Does this mean Bitcoin can be invited to the grown-up table at this year’s holiday dinner, to have its own place in standard portfolios?

For most investors the answer is still “no.” Bitcoin has more than enough appreciation potential to attract investors, and its volatility no longer seems to be a disqualification. Issues like secure custody, tax treatment and legality seem mostly solved. But its correlations with other major assets—particularly stocks, currencies and gold—have been unstable, making it hard to fit in, like a left-handed dinner guest.

Back in 2011, I estimated crypto would be 3% of the global economy. As an efficient market investor, I have since kept 3% of my net worth in crypto when volatility was low and when it was high, and when crypto was soaring and crashing. But most investors prefer investments that behave in at least semi-predictable ways to fundamental events and prefer buy-and-hold to constantly responding to price changes. (Disclosure: I also have venture capital investments and advisory relations with crypto companies.)

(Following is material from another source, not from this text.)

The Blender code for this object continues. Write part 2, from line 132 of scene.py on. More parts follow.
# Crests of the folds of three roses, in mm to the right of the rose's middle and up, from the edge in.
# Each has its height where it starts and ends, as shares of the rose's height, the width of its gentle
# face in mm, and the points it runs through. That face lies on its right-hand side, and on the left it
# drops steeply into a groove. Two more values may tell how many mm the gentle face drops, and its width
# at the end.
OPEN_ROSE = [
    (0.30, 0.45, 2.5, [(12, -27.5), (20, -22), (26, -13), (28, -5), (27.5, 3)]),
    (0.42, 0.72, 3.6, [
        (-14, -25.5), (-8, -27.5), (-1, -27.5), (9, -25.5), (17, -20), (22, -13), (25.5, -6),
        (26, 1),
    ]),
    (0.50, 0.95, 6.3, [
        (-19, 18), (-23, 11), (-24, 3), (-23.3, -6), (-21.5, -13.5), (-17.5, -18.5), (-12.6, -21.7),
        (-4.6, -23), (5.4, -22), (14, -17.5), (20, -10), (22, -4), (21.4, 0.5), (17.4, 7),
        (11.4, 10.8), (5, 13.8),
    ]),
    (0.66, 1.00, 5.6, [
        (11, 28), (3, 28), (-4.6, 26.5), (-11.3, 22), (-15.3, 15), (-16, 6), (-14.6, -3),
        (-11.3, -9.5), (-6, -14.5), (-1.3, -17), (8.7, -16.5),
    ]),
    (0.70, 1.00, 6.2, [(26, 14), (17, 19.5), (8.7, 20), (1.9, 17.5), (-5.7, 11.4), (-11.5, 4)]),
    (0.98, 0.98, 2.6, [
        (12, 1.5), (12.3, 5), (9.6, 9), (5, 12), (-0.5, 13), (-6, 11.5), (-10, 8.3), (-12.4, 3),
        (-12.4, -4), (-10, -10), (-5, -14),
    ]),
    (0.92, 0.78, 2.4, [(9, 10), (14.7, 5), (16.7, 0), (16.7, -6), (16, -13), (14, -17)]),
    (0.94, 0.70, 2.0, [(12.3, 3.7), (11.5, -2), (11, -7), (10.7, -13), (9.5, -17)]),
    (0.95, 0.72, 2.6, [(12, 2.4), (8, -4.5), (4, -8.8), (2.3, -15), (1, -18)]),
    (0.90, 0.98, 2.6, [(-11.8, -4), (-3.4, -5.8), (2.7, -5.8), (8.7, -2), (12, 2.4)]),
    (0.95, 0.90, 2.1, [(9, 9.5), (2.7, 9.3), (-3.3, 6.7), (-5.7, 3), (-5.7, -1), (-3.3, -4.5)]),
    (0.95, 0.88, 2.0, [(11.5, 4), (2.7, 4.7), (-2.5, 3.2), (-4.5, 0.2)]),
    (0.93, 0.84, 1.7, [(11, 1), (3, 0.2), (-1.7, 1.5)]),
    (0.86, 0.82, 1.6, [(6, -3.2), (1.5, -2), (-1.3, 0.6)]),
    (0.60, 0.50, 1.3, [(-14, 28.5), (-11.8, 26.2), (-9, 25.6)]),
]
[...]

The original value case for Bitcoin was as a transaction currency. It was far more efficient than the traditional financial system for international transfers, the unbanked and citizens of financially repressive regimes.

Bitcoin also proved convenient for rarely prosecuted crimes like recreational drug sales, prostitution and gambling. Despite a popular myth, it is not a good currency for serious criminal activity such as terrorism or murder-for-hire, because transactions are public and immutable. It’s true they are also pseudonymous—you don’t have to use your real name—but investigators have little trouble tracing individuals via patterns of flows. Serious criminals do better with government-issued cash, assets like gold or diamonds, or privacy-protected cryptocurrencies like Monero or ZCash.

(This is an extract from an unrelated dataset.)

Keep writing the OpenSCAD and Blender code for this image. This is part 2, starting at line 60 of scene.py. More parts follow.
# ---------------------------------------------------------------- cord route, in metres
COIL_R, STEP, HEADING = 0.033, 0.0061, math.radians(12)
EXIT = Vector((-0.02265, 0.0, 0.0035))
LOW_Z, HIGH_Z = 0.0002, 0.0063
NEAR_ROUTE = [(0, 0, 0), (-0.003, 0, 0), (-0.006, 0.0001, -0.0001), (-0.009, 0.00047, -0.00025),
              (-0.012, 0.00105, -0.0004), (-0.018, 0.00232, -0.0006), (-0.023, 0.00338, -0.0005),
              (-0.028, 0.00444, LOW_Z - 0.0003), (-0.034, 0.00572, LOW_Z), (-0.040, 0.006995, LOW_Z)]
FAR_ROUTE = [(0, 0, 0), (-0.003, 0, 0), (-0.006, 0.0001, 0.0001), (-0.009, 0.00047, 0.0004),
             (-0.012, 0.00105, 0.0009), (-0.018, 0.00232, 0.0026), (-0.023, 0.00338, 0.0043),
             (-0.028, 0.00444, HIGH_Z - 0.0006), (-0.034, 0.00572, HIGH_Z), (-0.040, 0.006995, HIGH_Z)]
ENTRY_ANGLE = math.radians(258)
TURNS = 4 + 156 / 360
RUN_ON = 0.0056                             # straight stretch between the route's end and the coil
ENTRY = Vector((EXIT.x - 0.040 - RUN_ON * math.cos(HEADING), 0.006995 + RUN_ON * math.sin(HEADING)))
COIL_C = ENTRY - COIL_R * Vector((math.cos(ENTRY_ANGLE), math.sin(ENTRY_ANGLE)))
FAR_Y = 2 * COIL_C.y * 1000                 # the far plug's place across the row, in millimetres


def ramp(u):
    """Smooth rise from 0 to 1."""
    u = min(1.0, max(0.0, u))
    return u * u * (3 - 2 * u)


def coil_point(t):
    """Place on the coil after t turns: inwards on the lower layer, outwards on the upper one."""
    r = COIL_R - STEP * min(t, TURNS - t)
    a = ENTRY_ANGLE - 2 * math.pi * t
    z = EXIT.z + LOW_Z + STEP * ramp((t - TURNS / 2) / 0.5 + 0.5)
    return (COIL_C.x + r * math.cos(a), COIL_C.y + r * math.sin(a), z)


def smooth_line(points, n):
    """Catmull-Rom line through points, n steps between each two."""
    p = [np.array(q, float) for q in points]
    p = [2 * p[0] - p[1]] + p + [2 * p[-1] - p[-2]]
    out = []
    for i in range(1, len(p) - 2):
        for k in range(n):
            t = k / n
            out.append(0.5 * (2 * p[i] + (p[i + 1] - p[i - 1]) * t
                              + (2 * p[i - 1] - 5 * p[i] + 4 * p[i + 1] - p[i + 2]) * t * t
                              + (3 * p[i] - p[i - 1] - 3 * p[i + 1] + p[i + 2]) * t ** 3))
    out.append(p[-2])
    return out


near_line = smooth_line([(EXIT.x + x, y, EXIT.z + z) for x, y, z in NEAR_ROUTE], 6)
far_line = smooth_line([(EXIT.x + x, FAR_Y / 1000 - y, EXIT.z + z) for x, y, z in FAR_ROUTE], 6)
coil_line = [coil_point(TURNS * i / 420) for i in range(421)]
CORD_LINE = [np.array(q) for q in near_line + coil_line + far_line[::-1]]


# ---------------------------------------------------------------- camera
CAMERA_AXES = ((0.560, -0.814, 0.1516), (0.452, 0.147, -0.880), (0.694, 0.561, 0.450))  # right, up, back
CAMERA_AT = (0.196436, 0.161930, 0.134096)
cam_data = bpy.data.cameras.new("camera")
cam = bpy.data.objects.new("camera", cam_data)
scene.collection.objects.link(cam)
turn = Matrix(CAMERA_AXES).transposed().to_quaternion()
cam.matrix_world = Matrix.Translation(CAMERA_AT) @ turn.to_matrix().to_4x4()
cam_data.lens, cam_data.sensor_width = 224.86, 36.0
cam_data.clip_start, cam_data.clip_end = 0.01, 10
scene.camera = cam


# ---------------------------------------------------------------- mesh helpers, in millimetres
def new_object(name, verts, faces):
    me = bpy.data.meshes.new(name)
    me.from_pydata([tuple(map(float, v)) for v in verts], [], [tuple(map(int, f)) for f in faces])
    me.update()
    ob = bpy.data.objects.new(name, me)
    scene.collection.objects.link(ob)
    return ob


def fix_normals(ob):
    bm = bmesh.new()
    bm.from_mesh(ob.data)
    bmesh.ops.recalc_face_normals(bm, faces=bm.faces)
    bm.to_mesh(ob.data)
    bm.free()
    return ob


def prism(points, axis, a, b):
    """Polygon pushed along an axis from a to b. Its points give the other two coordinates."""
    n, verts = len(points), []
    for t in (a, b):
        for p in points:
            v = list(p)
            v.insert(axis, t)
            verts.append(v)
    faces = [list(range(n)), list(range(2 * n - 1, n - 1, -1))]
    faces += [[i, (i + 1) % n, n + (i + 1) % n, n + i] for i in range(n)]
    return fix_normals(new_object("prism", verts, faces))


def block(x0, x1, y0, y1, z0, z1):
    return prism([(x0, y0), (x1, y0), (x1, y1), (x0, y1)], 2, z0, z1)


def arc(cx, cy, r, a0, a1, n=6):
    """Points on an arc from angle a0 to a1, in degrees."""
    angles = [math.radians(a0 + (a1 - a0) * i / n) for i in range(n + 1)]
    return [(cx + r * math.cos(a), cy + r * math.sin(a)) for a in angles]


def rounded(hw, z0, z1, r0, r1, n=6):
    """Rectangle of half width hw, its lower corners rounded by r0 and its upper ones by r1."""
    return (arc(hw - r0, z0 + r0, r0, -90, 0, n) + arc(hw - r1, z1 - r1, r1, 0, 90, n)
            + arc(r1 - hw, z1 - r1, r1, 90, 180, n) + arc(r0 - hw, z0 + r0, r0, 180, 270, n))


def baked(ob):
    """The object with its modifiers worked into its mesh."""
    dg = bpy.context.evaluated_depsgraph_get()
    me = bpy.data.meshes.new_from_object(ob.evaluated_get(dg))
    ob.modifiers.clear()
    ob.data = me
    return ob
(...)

At this week’s Senate Banking Committee hearings, Senator Elizabeth Warren agreed with JPMorgan Chase & Co. CEO Jamie Dimon and other bankers that anti-money-laundering controls should be applied to crypto. While laws can make it difficult to move traditional currencies in or out of crypto for criminal purposes, there is no way to prevent or track direct transfers within privacy-protected crypto, and financial repression to combat money laundering is one of the things that drives people—both honest and dishonest—to use crypto.